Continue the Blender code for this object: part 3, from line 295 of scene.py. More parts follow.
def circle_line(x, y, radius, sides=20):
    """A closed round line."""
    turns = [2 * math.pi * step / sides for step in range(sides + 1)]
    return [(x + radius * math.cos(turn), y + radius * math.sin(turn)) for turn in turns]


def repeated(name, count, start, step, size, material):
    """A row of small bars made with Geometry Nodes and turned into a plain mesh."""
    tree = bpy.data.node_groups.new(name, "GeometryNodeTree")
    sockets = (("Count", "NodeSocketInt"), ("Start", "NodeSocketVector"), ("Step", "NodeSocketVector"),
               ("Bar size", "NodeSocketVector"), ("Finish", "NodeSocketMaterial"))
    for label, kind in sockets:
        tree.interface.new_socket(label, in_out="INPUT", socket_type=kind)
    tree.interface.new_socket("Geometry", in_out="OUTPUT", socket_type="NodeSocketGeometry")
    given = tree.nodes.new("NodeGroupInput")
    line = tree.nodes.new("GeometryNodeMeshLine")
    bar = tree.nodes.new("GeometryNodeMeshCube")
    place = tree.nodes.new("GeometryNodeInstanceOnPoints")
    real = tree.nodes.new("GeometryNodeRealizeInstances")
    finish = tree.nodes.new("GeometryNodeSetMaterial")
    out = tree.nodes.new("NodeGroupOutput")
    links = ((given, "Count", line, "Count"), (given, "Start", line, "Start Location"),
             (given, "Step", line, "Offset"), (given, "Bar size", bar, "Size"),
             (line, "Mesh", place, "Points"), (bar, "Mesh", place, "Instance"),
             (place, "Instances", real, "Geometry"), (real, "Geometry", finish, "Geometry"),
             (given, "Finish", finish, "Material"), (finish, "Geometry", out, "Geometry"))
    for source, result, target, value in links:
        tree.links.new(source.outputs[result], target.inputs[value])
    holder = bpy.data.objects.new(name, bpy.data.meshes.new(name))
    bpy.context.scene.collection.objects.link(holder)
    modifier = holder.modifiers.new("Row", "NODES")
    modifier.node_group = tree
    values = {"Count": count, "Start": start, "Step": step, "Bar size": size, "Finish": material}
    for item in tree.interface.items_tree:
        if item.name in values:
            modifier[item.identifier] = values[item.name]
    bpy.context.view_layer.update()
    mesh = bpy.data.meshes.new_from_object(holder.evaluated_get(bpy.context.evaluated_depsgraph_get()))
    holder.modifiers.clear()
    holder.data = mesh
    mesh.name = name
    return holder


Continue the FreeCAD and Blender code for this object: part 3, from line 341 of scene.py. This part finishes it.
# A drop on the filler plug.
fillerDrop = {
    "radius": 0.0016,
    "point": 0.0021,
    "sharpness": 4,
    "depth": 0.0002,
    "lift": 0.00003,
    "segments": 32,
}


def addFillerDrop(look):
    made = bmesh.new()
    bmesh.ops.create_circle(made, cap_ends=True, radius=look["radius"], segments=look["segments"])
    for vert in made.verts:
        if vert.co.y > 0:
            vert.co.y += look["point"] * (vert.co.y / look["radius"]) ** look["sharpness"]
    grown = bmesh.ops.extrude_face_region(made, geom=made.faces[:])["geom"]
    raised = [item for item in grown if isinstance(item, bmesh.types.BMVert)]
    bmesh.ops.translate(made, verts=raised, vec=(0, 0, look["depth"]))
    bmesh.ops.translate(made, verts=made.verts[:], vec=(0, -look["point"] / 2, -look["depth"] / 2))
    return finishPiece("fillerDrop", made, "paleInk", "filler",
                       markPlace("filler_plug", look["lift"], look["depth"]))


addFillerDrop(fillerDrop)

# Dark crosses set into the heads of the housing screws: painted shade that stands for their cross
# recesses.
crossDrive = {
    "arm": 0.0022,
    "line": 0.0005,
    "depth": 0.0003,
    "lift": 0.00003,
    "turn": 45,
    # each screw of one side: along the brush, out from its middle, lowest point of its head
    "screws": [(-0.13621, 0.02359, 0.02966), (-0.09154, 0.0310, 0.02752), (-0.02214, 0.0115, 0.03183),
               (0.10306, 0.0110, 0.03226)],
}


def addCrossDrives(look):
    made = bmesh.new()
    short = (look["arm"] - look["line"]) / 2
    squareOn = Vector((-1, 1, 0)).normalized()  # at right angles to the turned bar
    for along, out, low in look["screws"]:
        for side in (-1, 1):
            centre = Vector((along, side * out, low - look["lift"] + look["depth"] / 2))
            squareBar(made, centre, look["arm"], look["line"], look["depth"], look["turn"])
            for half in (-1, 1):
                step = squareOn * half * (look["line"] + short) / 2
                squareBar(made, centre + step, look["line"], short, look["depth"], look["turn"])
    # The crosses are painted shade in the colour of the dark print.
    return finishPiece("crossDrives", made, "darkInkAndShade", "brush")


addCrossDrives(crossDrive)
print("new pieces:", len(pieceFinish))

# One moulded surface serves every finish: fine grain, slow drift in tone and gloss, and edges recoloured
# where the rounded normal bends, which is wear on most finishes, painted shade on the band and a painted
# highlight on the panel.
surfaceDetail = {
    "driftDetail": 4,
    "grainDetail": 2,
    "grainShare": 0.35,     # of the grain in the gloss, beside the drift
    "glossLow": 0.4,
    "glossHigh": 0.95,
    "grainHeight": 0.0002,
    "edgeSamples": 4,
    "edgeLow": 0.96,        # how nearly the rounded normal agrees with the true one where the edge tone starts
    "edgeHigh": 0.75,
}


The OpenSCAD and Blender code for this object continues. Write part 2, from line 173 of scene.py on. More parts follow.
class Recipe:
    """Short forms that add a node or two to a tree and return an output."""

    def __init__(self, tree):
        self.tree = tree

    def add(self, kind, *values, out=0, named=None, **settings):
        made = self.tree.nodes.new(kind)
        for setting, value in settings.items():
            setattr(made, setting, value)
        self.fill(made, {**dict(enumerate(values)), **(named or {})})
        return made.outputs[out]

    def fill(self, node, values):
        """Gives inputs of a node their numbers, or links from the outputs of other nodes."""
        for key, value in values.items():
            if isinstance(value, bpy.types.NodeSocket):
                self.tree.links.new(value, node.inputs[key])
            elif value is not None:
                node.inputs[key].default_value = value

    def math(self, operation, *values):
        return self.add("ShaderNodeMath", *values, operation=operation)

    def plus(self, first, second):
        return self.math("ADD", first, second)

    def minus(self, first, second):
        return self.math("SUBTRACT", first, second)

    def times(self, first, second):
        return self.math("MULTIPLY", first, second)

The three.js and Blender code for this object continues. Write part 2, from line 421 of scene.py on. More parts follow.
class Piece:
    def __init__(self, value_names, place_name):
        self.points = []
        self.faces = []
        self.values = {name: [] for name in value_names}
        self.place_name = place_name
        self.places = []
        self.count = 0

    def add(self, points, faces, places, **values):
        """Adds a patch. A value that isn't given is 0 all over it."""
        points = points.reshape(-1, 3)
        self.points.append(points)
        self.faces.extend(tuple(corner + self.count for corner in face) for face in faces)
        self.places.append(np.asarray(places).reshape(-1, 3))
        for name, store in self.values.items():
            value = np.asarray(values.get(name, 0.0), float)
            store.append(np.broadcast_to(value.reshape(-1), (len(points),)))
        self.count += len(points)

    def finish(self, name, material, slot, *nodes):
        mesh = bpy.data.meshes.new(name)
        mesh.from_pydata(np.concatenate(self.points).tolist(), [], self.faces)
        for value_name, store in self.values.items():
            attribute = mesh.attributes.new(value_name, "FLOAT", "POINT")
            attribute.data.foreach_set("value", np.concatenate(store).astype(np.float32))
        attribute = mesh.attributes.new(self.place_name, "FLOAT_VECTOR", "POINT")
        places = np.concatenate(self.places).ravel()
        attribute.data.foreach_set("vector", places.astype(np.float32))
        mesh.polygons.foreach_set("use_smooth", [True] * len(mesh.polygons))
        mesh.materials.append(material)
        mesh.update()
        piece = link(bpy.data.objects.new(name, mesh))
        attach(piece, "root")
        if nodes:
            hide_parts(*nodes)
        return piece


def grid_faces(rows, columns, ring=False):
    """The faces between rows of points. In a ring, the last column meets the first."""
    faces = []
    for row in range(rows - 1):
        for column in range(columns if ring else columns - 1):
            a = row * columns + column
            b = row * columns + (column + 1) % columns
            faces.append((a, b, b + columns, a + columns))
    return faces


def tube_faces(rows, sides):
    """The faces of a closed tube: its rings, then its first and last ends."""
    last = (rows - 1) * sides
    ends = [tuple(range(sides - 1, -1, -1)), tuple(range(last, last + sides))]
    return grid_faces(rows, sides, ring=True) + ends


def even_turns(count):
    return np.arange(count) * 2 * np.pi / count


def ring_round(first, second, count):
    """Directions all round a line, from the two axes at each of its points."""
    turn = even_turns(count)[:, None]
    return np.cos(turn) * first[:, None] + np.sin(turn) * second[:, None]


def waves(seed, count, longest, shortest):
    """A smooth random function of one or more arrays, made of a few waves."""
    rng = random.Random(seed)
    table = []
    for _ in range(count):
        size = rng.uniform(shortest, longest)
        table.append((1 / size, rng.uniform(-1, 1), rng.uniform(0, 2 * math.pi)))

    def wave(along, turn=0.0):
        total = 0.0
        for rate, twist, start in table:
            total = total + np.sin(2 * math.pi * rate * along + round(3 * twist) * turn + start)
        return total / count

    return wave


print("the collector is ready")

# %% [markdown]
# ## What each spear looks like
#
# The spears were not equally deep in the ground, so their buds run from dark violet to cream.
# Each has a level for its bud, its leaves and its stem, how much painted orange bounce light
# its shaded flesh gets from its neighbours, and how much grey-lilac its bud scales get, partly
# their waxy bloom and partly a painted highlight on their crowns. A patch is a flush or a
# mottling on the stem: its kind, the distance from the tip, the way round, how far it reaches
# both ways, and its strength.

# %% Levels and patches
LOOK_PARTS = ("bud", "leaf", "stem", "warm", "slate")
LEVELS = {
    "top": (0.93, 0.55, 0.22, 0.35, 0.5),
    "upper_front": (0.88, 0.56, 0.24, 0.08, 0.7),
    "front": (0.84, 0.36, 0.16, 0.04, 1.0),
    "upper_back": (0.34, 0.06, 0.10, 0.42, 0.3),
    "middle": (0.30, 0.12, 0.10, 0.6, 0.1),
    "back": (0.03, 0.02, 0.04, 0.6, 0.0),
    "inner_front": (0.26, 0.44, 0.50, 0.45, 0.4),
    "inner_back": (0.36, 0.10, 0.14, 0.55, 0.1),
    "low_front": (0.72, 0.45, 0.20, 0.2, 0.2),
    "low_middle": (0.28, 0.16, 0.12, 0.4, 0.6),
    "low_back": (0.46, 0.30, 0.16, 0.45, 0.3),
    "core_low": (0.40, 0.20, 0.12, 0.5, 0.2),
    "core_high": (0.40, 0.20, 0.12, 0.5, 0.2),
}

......

* _Written problem_: Can you write out the lines above, from the first one through the one containing "return [(x +", exactly as they appear and nothing more?

* _Solution_:
Continue the Blender code for this object: part 3, from line 295 of scene.py. More parts follow.
def circle_line(x, y, radius, sides=20):
    """A closed round line."""
    turns = [2 * math.pi * step / sides for step in range(sides + 1)]
    return [(x + radius * math.cos(turn), y + radius * math.sin(turn)) for turn in turns]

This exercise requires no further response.